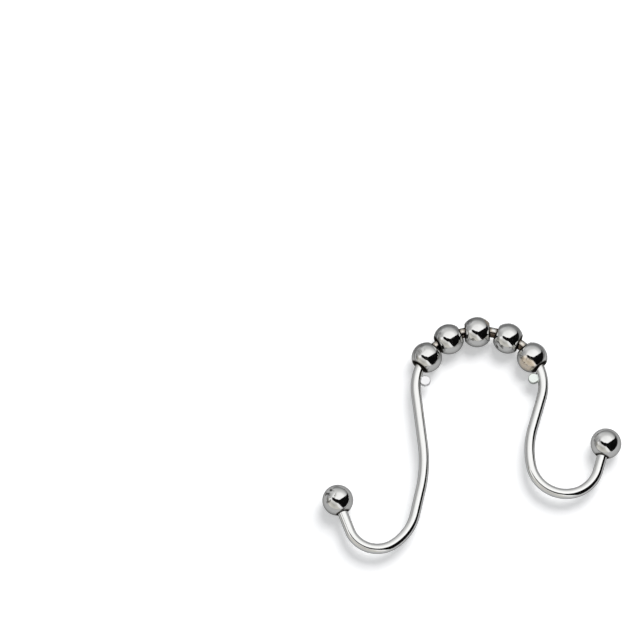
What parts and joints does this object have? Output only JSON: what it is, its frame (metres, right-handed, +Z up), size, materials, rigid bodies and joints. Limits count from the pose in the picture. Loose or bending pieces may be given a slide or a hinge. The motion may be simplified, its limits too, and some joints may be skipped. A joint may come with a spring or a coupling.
{
  "type": "shower curtain hook",
  "caption": "Double shower curtain hook: a bent chromed wire whose arch carries roller balls over the rod, with two open hooks that end in balls.",
  "frame": {"origin": "under the middle of the outline, on the surface that the balls lie on", "axes": "the hook lies flat: +Z up, +Y towards the crown of the arch, -X towards the long leg's hook; the rod runs along Z through the arch"},
  "size_m": [0.0804, 0.0672, 0.0082],
  "materials": {
    "wire": "bright chrome plate on steel wire, a little warm nickel on the arch",
    "tip_ball": "bright chrome plate on steel",
    "roller": "bright chrome plate on steel, warm nickel round the bores"
  },
  "bodies": {
    "hook": {"hook_wire": "wire", "long_tip_ball": "tip_ball", "short_tip_ball": "tip_ball"},
    "roller_1": {"roller_1": "roller"},
    "roller_2": {"roller_2": "roller"},
    "roller_3": {"roller_3": "roller"},
    "roller_4": {"roller_4": "roller"},
    "roller_5": {"roller_5": "roller"}
  },
  "joints": [
    {"name": "roller_1_spin", "type": "hinge", "parent": "hook", "child": "roller_1", "pos_m": [-0.01182, 0.02214, 0.00413], "axis": [-0.5801, -0.8146, 0], "continuous": true},
    {"name": "roller_2_spin", "type": "hinge", "parent": "hook", "child": "roller_2", "pos_m": [-0.00578, 0.02744, 0.00413], "axis": [-0.8823, -0.4707, 0], "continuous": true},
    {"name": "roller_3_spin", "type": "hinge", "parent": "hook", "child": "roller_3", "pos_m": [0.00199, 0.0295, 0.00413], "axis": [-0.9996, -0.0281, 0], "continuous": true},
    {"name": "roller_4_spin", "type": "hinge", "parent": "hook", "child": "roller_4", "pos_m": [0.01031, 0.02766, 0.00413], "axis": [0.8949, -0.4463, 0], "continuous": true},
    {"name": "roller_5_spin", "type": "hinge", "parent": "hook", "child": "roller_5", "pos_m": [0.01679, 0.02212, 0.00413], "axis": [0.579, -0.8153, 0], "continuous": true}
  ]
}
● ● ● ● ●
Challenge: From the data above, extract every line in its exact form.

Expected answer:
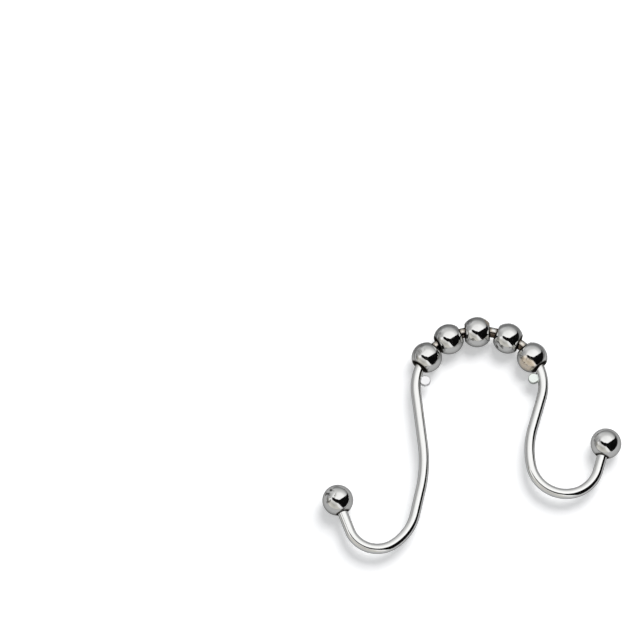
What parts and joints does this object have? Output only JSON: what it is, its frame (metres, right-handed, +Z up), size, materials, rigid bodies and joints. Limits count from the pose in the picture. Loose or bending pieces may be given a slide or a hinge. The motion may be simplified, its limits too, and some joints may be skipped. A joint may come with a spring or a coupling.
{
  "type": "shower curtain hook",
  "caption": "Double shower curtain hook: a bent chromed wire whose arch carries roller balls over the rod, with two open hooks that end in balls.",
  "frame": {"origin": "under the middle of the outline, on the surface that the balls lie on", "axes": "the hook lies flat: +Z up, +Y towards the crown of the arch, -X towards the long leg's hook; the rod runs along Z through the arch"},
  "size_m": [0.0804, 0.0672, 0.0082],
  "materials": {
    "wire": "bright chrome plate on steel wire, a little warm nickel on the arch",
    "tip_ball": "bright chrome plate on steel",
    "roller": "bright chrome plate on steel, warm nickel round the bores"
  },
  "bodies": {
    "hook": {"hook_wire": "wire", "long_tip_ball": "tip_ball", "short_tip_ball": "tip_ball"},
    "roller_1": {"roller_1": "roller"},
    "roller_2": {"roller_2": "roller"},
    "roller_3": {"roller_3": "roller"},
    "roller_4": {"roller_4": "roller"},
    "roller_5": {"roller_5": "roller"}
  },
  "joints": [
    {"name": "roller_1_spin", "type": "hinge", "parent": "hook", "child": "roller_1", "pos_m": [-0.01182, 0.02214, 0.00413], "axis": [-0.5801, -0.8146, 0], "continuous": true},
    {"name": "roller_2_spin", "type": "hinge", "parent": "hook", "child": "roller_2", "pos_m": [-0.00578, 0.02744, 0.00413], "axis": [-0.8823, -0.4707, 0], "continuous": true},
    {"name": "roller_3_spin", "type": "hinge", "parent": "hook", "child": "roller_3", "pos_m": [0.00199, 0.0295, 0.00413], "axis": [-0.9996, -0.0281, 0], "continuous": true},
    {"name": "roller_4_spin", "type": "hinge", "parent": "hook", "child": "roller_4", "pos_m": [0.01031, 0.02766, 0.00413], "axis": [0.8949, -0.4463, 0], "continuous": true},
    {"name": "roller_5_spin", "type": "hinge", "parent": "hook", "child": "roller_5", "pos_m": [0.01679, 0.02212, 0.00413], "axis": [0.579, -0.8153, 0], "continuous": true}
  ]
}